Parallelization of the Legendre Transform for a Geodynamics Code
Monday, 15 December 2014
Calypso is a geodynamo code designed to model magnetohydrodynamics of a Boussinesq fluid in a rotating spherical shell, such as the outer core of Earth. The code has been shown to scale well on computer clusters capable of computing at the order of millions of core hours. Depending on the resolution and time requirements, simulations may require weeks to years of clock time for specific target problems. A significant portion of the code execution time is spent transforming computed quantities between physical values and spherical harmonic coefficients, equivalent to a series of linear algebra operations. Intermixing C and Fortran code has opened the door to the parallel computing platform, Cuda and its associated libraries. We successfully implemented the parallelization of the scaling of the Legendre polynomials by both Schmidt Normalization coefficients, and a set of weighting coefficients; however, the expected speedup was not realized. Specifically, the original version of Calypso 1.1 computes the Legendre transform approximately four seconds faster than the Cuda-enabled modified version. By profiling the code, we determined that the time taken to transfer the data from host memory to GPU memory does not compare to the number of computations happening within the GPU. Nevertheless, by utilizing techniques such as memory coalescing, cached memory, pinned memory, dynamic parallelism, asynchronous calls, and overlapped memory transfers with computations, the likelihood of a speedup increases.
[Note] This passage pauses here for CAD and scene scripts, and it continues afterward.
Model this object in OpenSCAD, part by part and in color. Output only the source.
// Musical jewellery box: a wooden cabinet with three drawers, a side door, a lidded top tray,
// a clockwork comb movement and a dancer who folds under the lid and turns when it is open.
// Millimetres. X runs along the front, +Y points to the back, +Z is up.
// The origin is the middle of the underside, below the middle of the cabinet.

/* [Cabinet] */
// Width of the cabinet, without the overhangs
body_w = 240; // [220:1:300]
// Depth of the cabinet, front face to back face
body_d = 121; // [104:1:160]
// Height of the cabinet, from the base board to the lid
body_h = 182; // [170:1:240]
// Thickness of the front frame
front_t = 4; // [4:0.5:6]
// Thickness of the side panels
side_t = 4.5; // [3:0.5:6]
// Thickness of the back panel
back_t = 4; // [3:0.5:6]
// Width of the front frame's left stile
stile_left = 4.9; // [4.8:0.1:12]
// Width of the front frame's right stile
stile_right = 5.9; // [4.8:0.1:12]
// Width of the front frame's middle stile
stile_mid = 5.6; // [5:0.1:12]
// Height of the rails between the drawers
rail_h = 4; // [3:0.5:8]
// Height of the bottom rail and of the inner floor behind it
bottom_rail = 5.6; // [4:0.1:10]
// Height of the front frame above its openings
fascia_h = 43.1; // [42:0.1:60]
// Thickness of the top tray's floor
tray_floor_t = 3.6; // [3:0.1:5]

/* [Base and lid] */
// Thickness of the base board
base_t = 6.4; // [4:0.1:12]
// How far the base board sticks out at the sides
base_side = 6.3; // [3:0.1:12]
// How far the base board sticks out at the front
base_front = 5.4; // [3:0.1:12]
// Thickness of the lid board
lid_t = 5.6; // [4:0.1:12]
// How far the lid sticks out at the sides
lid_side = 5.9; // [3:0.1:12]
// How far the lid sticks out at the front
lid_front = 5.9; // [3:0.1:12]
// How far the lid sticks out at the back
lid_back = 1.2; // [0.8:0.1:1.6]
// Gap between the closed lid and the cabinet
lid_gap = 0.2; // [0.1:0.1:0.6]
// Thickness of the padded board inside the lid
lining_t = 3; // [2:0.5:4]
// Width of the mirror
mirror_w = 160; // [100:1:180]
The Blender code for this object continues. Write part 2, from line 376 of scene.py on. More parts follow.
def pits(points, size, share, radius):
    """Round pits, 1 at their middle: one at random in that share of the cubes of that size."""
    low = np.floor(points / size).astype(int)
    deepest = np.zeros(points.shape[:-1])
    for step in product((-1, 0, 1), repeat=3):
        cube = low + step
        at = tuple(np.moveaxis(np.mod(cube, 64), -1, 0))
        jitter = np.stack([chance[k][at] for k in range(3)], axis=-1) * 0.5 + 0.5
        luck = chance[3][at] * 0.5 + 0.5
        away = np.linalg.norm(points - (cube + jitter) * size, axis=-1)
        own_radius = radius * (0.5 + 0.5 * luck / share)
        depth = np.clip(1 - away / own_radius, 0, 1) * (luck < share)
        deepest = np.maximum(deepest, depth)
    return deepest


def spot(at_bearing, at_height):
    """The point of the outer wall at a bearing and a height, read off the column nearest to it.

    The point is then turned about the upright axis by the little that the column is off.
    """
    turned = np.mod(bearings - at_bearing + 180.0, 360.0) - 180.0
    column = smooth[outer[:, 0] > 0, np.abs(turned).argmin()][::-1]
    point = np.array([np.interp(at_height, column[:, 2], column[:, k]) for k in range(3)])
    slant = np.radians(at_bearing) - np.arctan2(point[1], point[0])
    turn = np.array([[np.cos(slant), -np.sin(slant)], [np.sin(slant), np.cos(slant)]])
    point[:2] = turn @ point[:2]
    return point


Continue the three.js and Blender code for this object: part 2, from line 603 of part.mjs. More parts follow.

Moreover, ideally the generation of the Legendre polynomial coefficients, Schmidt Normalization Coefficients, and the set of weights should not only be parallelized but be computed on-the-fly within the GPU. The end result is that we reduce the number of memory transfers from host to GPU, increase the number of parallelized computations on the GPU, and decrease the number of serial computations on the CPU. Also, the time taken to transform physical values to spherical coefficients, (the Legendre transform), depends on the number of shells of a planetary body, and the truncation level (modes). We investigate the effectiveness of an optimized Cuda-enabled Legendre transformation, by varying state variables, in an effort to improve the performance of these types of codes for models of core dynamics.